By Sebastian Sarmiento
This blog is the first in a series on students’ experiences in dual enrollment.
Dual enrollment is often celebrated as a smart way for high school students to earn college credit early, save money, and ease into higher education. But it can also have a quieter influence that can shape not just how students go to college, but where. Dual enrollment can subtly steer students toward staying local, sometimes limiting their sense of possibility. Early exposure to one college can make the familiar feel like the only option, which matters when students are making one of the biggest decisions of their lives.
For many dual enrollment students, the college transition doesn’t feel like a leap, it feels like a continuation. When I started taking dual enrollment courses at my local community college, I quickly became familiar with the environment and routine. I learned how to navigate the college’s online systems, which professors were flexible, and how to get around campus with ease. That familiarity made the idea of staying feel natural, even comforting. I didn’t realize it at the time, but I was becoming part of a college community that I hadn’t planned to join long-term. By the time I graduated high school, the thought of starting somewhere new felt overwhelming. On top of that, staying local was significantly more affordable, and most of my friends were planning on doing the same. It didn’t just feel like an option, it felt like the expected path.
Facing the Financial Reality of College
For me, the decision to stay local wasn’t just about comfort, it was also about practicality. My local four-year college offered a generous scholarship and would allow me to apply all of the credits I had already earned through dual enrollment. Staying meant I could save thousands on tuition, housing, and transportation. Transferring those credits elsewhere would have meant losing some of them or having them count as electives, meaning I would have to pay again for classes I had already taken. My situation isn’t just anecdotal, as national data shows that dual enrollment often roots students in the colleges where they first take classes. One study found that more than one third of community college dual enrollment students returned to the same community college after high school, demonstrating a clear pattern of staying local or in-state when continuing their education. I remember sitting in an advising meeting, hopeful about applying to out-of-state schools, only to be told that not all of my credits would transfer cleanly. It made the idea of leaving feel not just risky but wasteful and impractical. I didn’t fully realize how much it had shaped my thinking until I found myself comparing options and ruling out schools, not because I didn’t qualify but because my current path felt too convenient to leave. At the same time, many dual enrollment students report feeling unsure about the financial side of continuing their education. Research shows that historically underserved dual enrollment students often want more guidance on how to pay for college after their dual enrollment coursework ends, including clearer information about costs, financial aid, and how their credits will affect future expenses.
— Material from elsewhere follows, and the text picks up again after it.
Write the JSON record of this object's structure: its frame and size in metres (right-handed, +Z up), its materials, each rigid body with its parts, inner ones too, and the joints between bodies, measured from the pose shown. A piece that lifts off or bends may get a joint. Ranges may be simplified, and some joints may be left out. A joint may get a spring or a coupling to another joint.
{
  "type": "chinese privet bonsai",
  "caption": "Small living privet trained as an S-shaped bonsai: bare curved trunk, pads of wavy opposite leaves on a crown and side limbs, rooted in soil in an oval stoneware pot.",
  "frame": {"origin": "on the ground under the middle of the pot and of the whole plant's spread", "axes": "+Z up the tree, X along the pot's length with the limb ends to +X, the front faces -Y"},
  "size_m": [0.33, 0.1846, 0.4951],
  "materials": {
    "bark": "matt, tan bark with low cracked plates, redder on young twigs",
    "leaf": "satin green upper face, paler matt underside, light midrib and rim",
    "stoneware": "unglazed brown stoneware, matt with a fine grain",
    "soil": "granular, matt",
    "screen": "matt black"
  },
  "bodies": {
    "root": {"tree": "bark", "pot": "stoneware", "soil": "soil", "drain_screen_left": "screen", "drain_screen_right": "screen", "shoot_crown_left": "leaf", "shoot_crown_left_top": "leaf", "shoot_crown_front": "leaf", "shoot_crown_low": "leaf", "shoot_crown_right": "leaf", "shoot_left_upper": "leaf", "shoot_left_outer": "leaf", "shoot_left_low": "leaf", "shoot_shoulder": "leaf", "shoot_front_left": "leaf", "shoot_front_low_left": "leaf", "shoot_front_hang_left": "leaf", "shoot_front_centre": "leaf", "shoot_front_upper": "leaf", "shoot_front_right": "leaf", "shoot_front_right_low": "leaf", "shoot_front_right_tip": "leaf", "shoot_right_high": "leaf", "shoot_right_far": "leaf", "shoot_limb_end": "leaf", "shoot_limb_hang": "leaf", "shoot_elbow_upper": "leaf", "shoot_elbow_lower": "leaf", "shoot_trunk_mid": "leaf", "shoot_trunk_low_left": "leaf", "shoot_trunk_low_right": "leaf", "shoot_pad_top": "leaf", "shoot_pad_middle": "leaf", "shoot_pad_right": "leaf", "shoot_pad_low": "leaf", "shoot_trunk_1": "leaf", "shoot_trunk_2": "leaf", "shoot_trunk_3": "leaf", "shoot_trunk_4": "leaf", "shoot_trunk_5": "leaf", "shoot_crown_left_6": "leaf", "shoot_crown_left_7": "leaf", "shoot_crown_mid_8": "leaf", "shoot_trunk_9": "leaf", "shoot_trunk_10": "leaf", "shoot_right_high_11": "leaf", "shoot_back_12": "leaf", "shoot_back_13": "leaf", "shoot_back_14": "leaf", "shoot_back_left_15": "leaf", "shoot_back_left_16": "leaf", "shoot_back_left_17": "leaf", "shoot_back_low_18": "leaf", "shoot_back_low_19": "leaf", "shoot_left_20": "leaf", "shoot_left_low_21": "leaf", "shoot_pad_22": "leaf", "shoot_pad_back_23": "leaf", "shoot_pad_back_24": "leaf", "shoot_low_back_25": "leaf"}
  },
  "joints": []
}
In the end, dual enrollment made me feel like staying was the only option. Like many educational opportunities, dual enrollment comes with trade-offs, and understanding both its benefits and limitations is key to making informed decisions.
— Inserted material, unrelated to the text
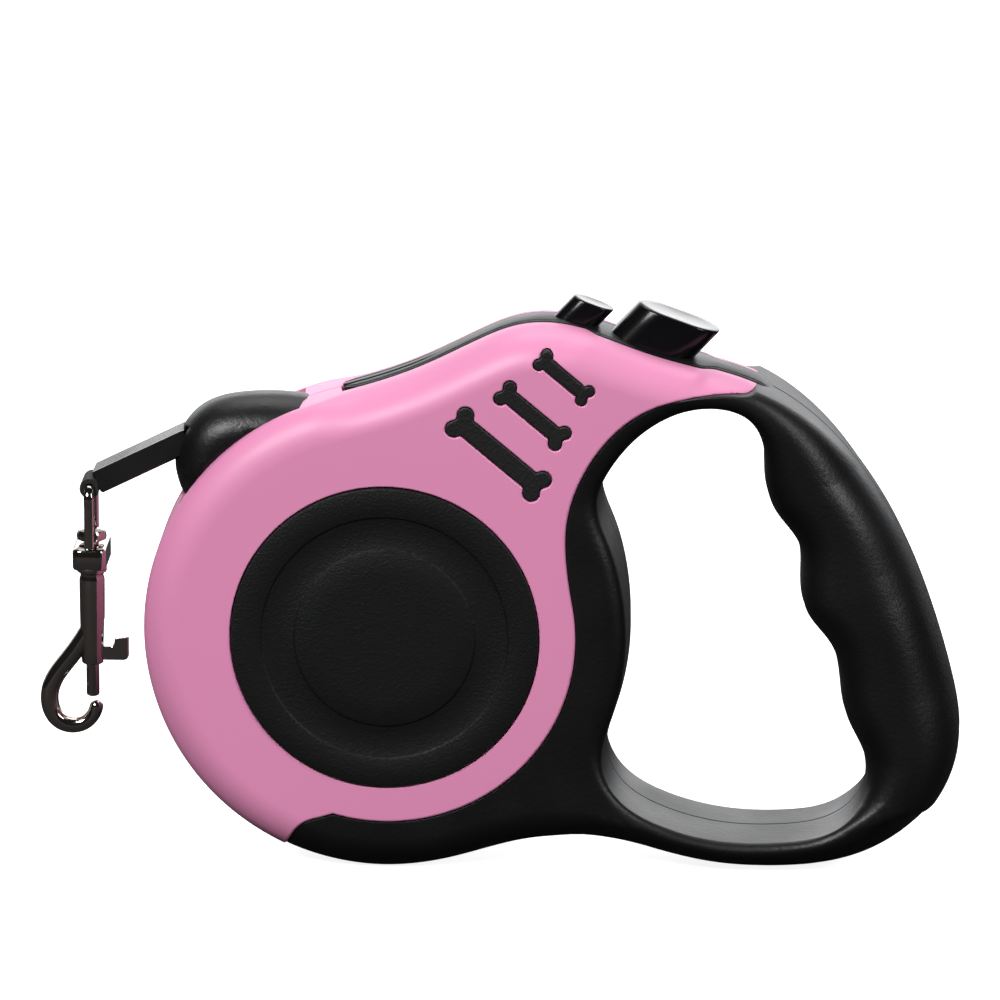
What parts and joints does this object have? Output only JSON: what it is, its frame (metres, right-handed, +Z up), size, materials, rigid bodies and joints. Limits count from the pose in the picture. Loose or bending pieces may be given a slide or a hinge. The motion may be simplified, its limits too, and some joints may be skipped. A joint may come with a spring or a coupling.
{
  "type": "retractable dog leash",
  "caption": "Retractable tape leash with a round drum, a closed hand grip, brake and lock buttons on top, and a swivel snap hook at the tape's end.",
  "frame": {"origin": "middle of the box under the object, on the ground that the drum and the grip stand on", "axes": "+X from the drum to the grip, +Y from the front face to the rear face, +Z up"},
  "size_m": [0.1753, 0.03, 0.1096],
  "materials": {
    "pink_abs": "satin moulded ABS, candy pink",
    "black_grip": "fine-grained soft-touch black",
    "black_textured": "eroded-texture black",
    "black_inlay": "satin black",
    "gloss_black": "polished black",
    "white_acetal": "natural acetal",
    "sleeve": "satin black",
    "tape": "woven black nylon",
    "nickel": "polished nickel plate on zinc",
    "spring_steel": "bright steel"
  },
  "bodies": {
    "casing": {"front_cover": "pink_abs", "rear_cover": "pink_abs", "front_grip": "black_grip", "rear_grip": "black_grip", "front_disc": "black_textured", "rear_disc": "black_textured", "front_bones": "black_inlay", "rear_bones": "black_inlay", "nose_guide": "black_inlay", "axle_post": "black_inlay", "tape_lead": "tape", "clock_spring": "spring_steel", "brake_spring": "spring_steel", "lock_spring": "spring_steel", "casing_screws": "spring_steel", "axle_screws": "spring_steel"},
    "reel_unit": {"reel": "white_acetal", "reel_cover": "white_acetal", "wound_tape": "tape"},
    "tape_end": {"tape_end_sleeve": "sleeve", "tape_end_loop": "tape"},
    "eye": {"swivel_eye": "nickel"},
    "hook": {"hook_body": "nickel", "swivel_rivet": "nickel", "bolt_spring": "spring_steel"},
    "hook_bolt": {"bolt": "nickel"},
    "brake": {"brake_button": "gloss_black"},
    "lock": {"lock_button": "gloss_black"}
  },
  "joints": [
    {"name": "reel_spin", "type": "hinge", "parent": "casing", "child": "reel_unit", "pos_m": [-0.0207, 0, 0.046], "axis": [0, -1, 0], "range_deg": [0, 6120], "stiffness_Nm_per_rad": 0.0012, "springref_deg": -1799.09, "deforming": ["clock_spring"]},
    {"name": "tape_pull", "type": "slide", "parent": "casing", "child": "tape_end", "axis": [-0.8988, 0, -0.4384], "range_m": [0, 2.89]},
    {"name": "eye_swing", "type": "hinge", "parent": "tape_end", "child": "eye", "pos_m": [-0.0773, 0, 0.0717], "axis": [0, 1, 0], "range_deg": [-2, 100]},
    {"name": "hook_swivel", "type": "hinge", "parent": "eye", "child": "hook", "pos_m": [-0.0773, 0, 0.058], "axis": [0, 0, 1], "continuous": true},
    {"name": "bolt_slide", "type": "slide", "parent": "hook", "child": "hook_bolt", "axis": [0, 0, 1], "range_m": [0, 0.005], "stiffness_N_per_m": 150, "springref_m": -0.005, "deforming": ["bolt_spring"]},
    {"name": "brake_press", "type": "slide", "parent": "casing", "child": "brake", "axis": [-0.682, 0, -0.7314], "range_m": [0, 0.0035], "stiffness_N_per_m": 600, "springref_m": -0.004, "deforming": ["brake_spring"]},
    {"name": "lock_press", "type": "slide", "parent": "casing", "child": "lock", "axis": [-0.682, 0, -0.7314], "range_m": [0, 0.002], "stiffness_N_per_m": 400, "springref_m": -0.003, "deforming": ["lock_spring"]}
  ],
  "couplings": [
    {"joint": "tape_pull", "follows": "reel_spin", "m_per_rad": 0.02705}
  ]
}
What Schools and Students Can Do
To ensure that dual enrollment expands rather than narrows students’ options, schools and educators can take proactive steps. Stronger advising is essential, as students need early guidance on how their credits transfer not just locally but also at other in-state and out-of-state institutions. Tools that clearly map credit transfer can reduce uncertainty and help students make more informed decisions. Advisors should also encourage students to explore a range of postsecondary options, even if they begin their journey locally. For students, it’s important to approach dual enrollment with curiosity and consider their long-term plans. Asking questions early, researching transfer policies, and considering a variety of college paths can help keep doors open. If students are choosing colleges based solely on where their credits transfer most easily, they may miss out on those that better align with their goals, interests, or learning styles. Institutions, too, can play a role by building partnerships with a wider range of universities to ensure credits are more portable and students aren’t limited by geography. Ultimately, dual enrollment should be a launchpad, not a boundary. With the right support, students can use it to build momentum while still exploring the full range of possibilities ahead.
After earning around 18 credit hours through dual enrollment at my local community college, I chose to stay at home and enroll at Texas A&M International University, where I am now in my fourth semester. The credits I earned transferred smoothly into my degree plan, allowing me to skip roughly a semester and a half of coursework and making the transition into college feel far less overwhelming. Financial realities played a major role too, as higher tuition and living costs at other four-year universities made leaving seem out of reach, and receiving a full-ride scholarship locally ultimately solidified my decision. It wasn’t the direction I initially imagined, but it’s the one that has given me stability, opportunity, and the space to keep figuring out what I want from my college experience.